Our guest on the show is Mark Carpenter, the author of Master Storytelling. We talk about how important it is to give enough detail in a story that people see themselves in it, the importance of showing vulnerability and how that builds trust. Enjoy the episode.

I don’t know if it was first a passion for storytelling. For me, it was my survival instinct. I was the fourth of five children. This was my way to get attention but I also grew up in a family of teachers. I realized that the best teachers that I ever had were those that taught in stories. I’ve had history teachers who gave you facts, figures, dates and information. It was hard to stay awake but the teachers who told the story of history were who I could pay attention to.

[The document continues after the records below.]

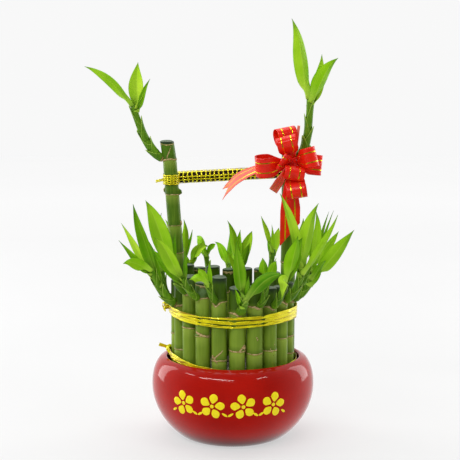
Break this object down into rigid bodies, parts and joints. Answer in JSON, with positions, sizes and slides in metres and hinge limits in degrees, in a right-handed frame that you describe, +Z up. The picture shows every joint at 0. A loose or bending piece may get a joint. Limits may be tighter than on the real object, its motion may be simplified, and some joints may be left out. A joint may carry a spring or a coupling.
{
  "type": "lucky bamboo in a round pot",
  "caption": "Lucky bamboo: ring of cut stalks tied with gold foil, two tall stalks with crossbar and red bow, in a round red glazed pot.",
  "frame": {"origin": "centre of the pot's flat base", "axes": "+Z up, the front of the plant faces -Y, +X to the right"},
  "size_m": [0.2275, 0.1752, 0.355],
  "materials": {
    "red_glaze": "gloss",
    "pebble": "matt",
    "stalk": "satin",
    "leaf": "satin",
    "bar": "matt",
    "gold_foil": "gloss",
    "ribbon": "satin"
  },
  "bodies": {
    "root": {"pot": "red_glaze", "pebble_bed": "pebble", "stalk_01": "stalk", "stalk_02": "stalk", "stalk_03": "stalk", "stalk_04": "stalk", "stalk_05": "stalk", "stalk_06": "stalk", "stalk_07": "stalk", "stalk_08": "stalk", "stalk_09": "stalk", "stalk_10": "stalk", "stalk_11": "stalk", "stalk_12": "stalk", "stalk_13": "stalk", "stalk_14": "stalk", "stalk_15": "stalk", "stalk_16": "stalk", "stalk_17": "stalk", "stalk_18": "stalk", "tall_stalk_left": "stalk", "tall_stalk_right": "stalk", "shoot_01": "leaf", "shoot_02": "leaf", "shoot_03": "leaf", "shoot_04": "leaf", "shoot_05": "leaf", "shoot_06": "leaf", "shoot_07": "leaf", "shoot_08": "leaf", "shoot_09": "leaf", "shoot_10": "leaf", "shoot_11": "leaf", "shoot_12": "leaf", "shoot_13": "leaf", "shoot_14": "leaf", "shoot_15": "leaf", "shoot_16": "leaf", "shoot_17": "leaf", "shoot_18": "leaf", "tall_shoot_left": "leaf", "tall_shoot_right": "leaf", "tie_upper": "gold_foil", "tie_lower": "gold_foil", "tie_twist": "gold_foil", "crossbar_net": "gold_foil", "lashing_left": "gold_foil", "crossbar": "bar", "lashing_right": "ribbon", "bow_knot": "ribbon", "bow_loop_left": "ribbon", "bow_loop_right_front": "ribbon", "bow_loop_right_back": "ribbon", "bow_loop_top_outer": "ribbon", "bow_loop_top_inner": "ribbon", "bow_loop_bottom_inner": "ribbon", "bow_loop_bottom_outer": "ribbon", "bow_tail_left": "ribbon", "bow_tail_down": "ribbon", "bow_tail_short": "ribbon"}
  },
  "joints": []
}
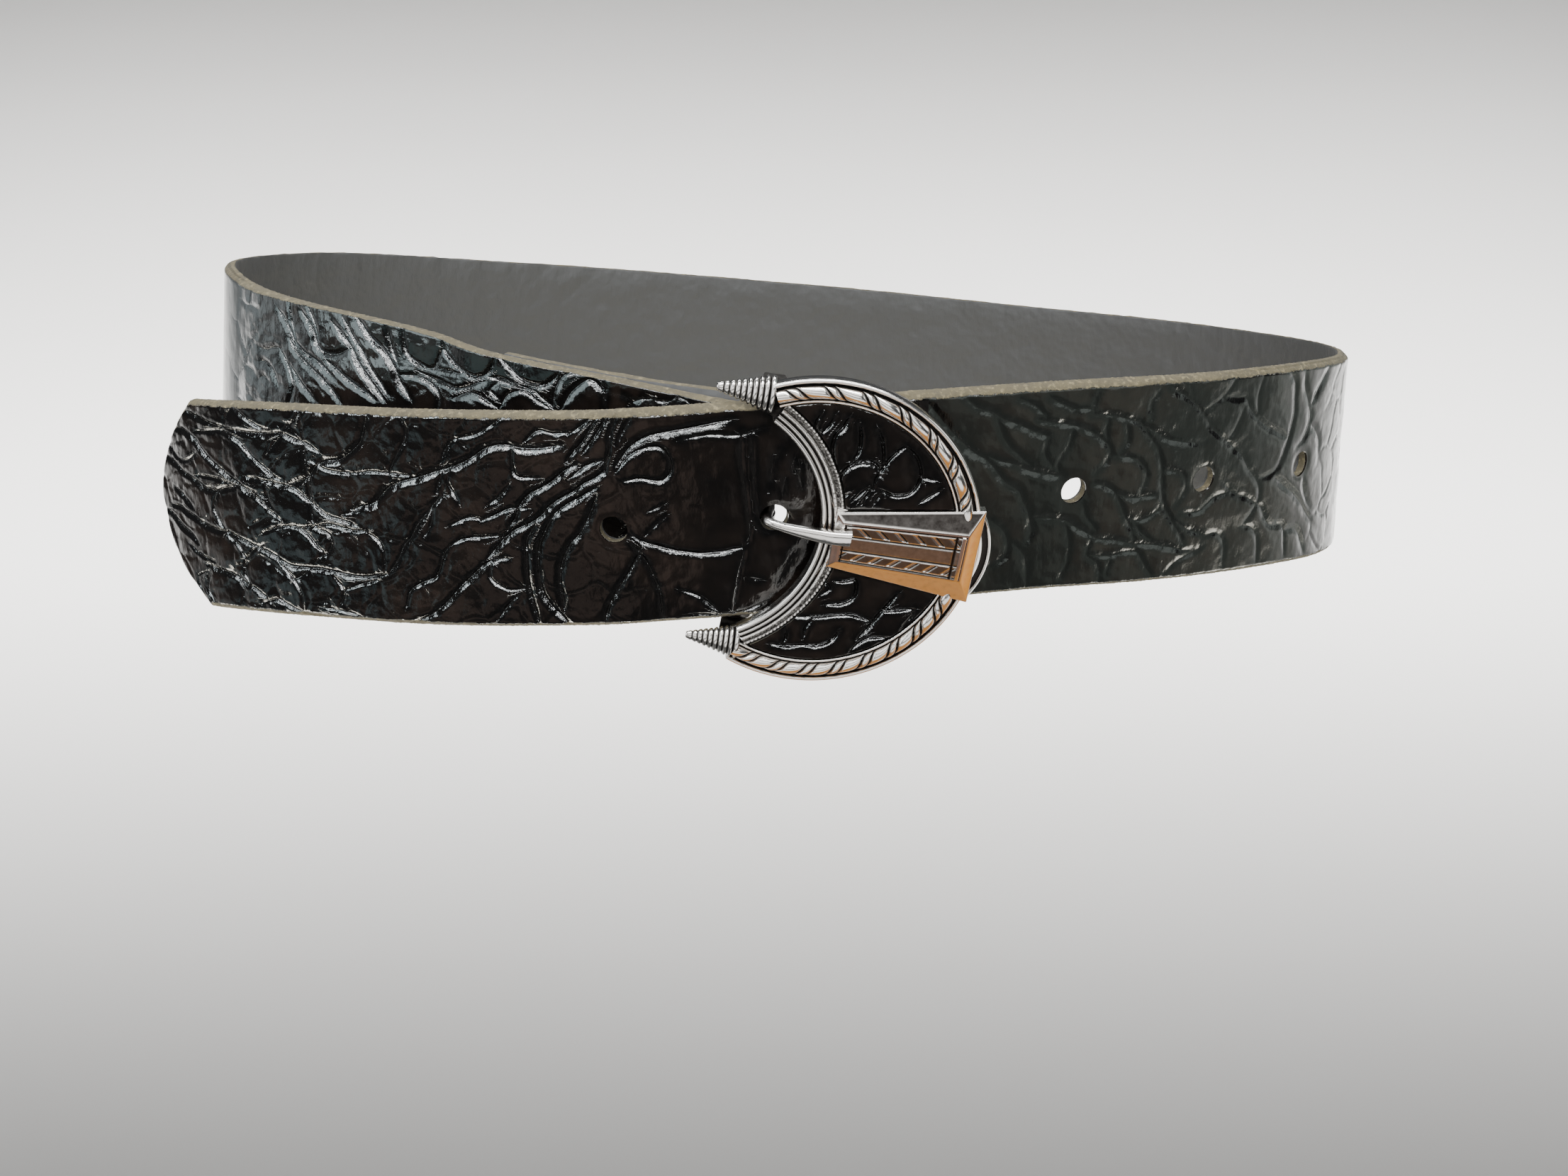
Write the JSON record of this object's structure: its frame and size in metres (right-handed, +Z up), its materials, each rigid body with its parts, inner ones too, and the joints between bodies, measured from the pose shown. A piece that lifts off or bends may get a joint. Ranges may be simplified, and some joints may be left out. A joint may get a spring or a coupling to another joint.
{
  "type": "embossed leather belt",
  "caption": "Fastened black croc-embossed leather belt in its worn loop, with a silver crescent buckle, rope edge, leather inlays, a fixed prong and a free rounded tail.",
  "frame": {"origin": "middle of the waist that the belt goes round, halfway between its front and back and level with the middle of its front", "axes": "+Z up along the waist, +X to the wearer's left (the far end of the buckle), -Y out of the front where the buckle is"},
  "size_m": [0.2954, 0.2166, 0.0857],
  "materials": {
    "strap_leather": "glossy black, croc embossed, with raw pale edges",
    "buckle_metal": "polished antique silver with blackened recesses",
    "inlay_leather": "glossy black, croc embossed",
    "prong_metal": "polished silver",
    "rivet_metal": "dull steel"
  },
  "bodies": {
    "root": {"strap": "strap_leather", "buckle_frame": "buckle_metal", "inlay_upper": "inlay_leather", "inlay_lower": "inlay_leather", "prong": "prong_metal", "fold_rivet": "rivet_metal"}
  },
  "joints": []
}
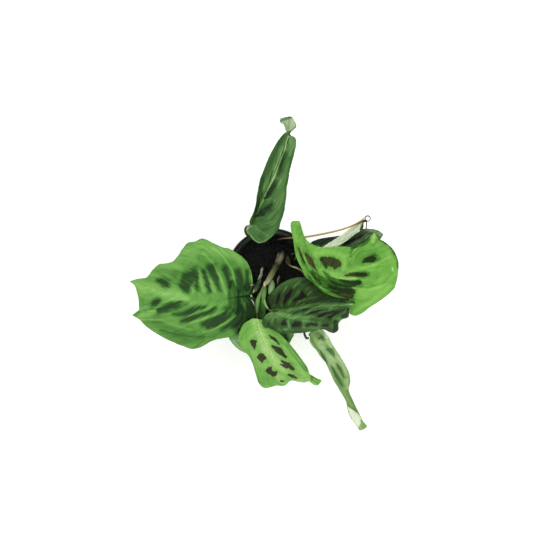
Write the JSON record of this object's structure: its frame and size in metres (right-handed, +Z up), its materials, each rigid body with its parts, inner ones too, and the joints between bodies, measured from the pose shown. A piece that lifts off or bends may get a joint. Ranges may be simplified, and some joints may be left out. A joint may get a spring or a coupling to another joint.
{
  "type": "potted prayer plant",
  "caption": "Prayer plant with broad waved leaves marked by dark blotches, on petioles over a round black plastic nursery pot filled with potting mix.",
  "frame": {"origin": "middle of the pot's base, on the surface that the pot stands on", "axes": "+Z up along the pot's axis; +X to the right and +Y to the top of the picture, which looks straight down; the large comb-marked leaf lies towards -X"},
  "size_m": [0.2871, 0.3411, 0.1439],
  "materials": {
    "pot_plastic": "moulded black polypropylene, satin",
    "potting_mix": "moist dark peat mix, crumbly and matt",
    "woody_stem": "tan sheathed stem, fibrous",
    "petiole": "green petiole with a brownish joint at the leaf, satin",
    "dry_stalk": "thin brown stalk, satin",
    "leaf_bright": "bright green leaf with dark brown-green blotches, satin",
    "leaf_dark": "dark green leaf with near-black blotches, satin",
    "leaf_pale": "pale green leaf and pale leaf underside, matt"
  },
  "bodies": {
    "root": {"pot": "pot_plastic", "soil": "potting_mix", "stem_main": "woody_stem", "runner": "dry_stalk", "runner_ring": "dry_stalk", "petiole_left": "petiole", "petiole_rear": "petiole", "petiole_front": "petiole", "petiole_middle": "petiole", "petiole_lower": "petiole", "petiole_right": "petiole", "petiole_trailing": "petiole", "petiole_back": "petiole", "petiole_under": "petiole", "leaf_left": "leaf_bright", "leaf_rear": "leaf_dark", "leaf_front": "leaf_bright", "leaf_middle": "leaf_dark", "leaf_lower": "leaf_dark", "leaf_right": "leaf_bright", "leaf_trailing": "leaf_pale", "leaf_back": "leaf_dark", "leaf_folded": "leaf_pale", "leaf_under": "leaf_pale"}
  },
  "joints": []
}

I started my career in public relations and marketing communications, where I was doing a lot of writing and communicating. I realized it’s the story that gets people’s attention. That transitioned into my career, which is more around facilitation, speaking, coaching and consulting. It’s the stories that make the impact. The stories help people remember and relate to you better.

I wouldn’t go so much as in the industry as I would categories within the industry. People in sales are an audience I know that you work with regularly, emerging leaders and entrepreneurs. Particularly first-time leaders feel like, “I have to show I’m the boss, get up here and give the corporate pitch line.” If they can make themselves more relatable to their teams, they’re going to be a more effective leader.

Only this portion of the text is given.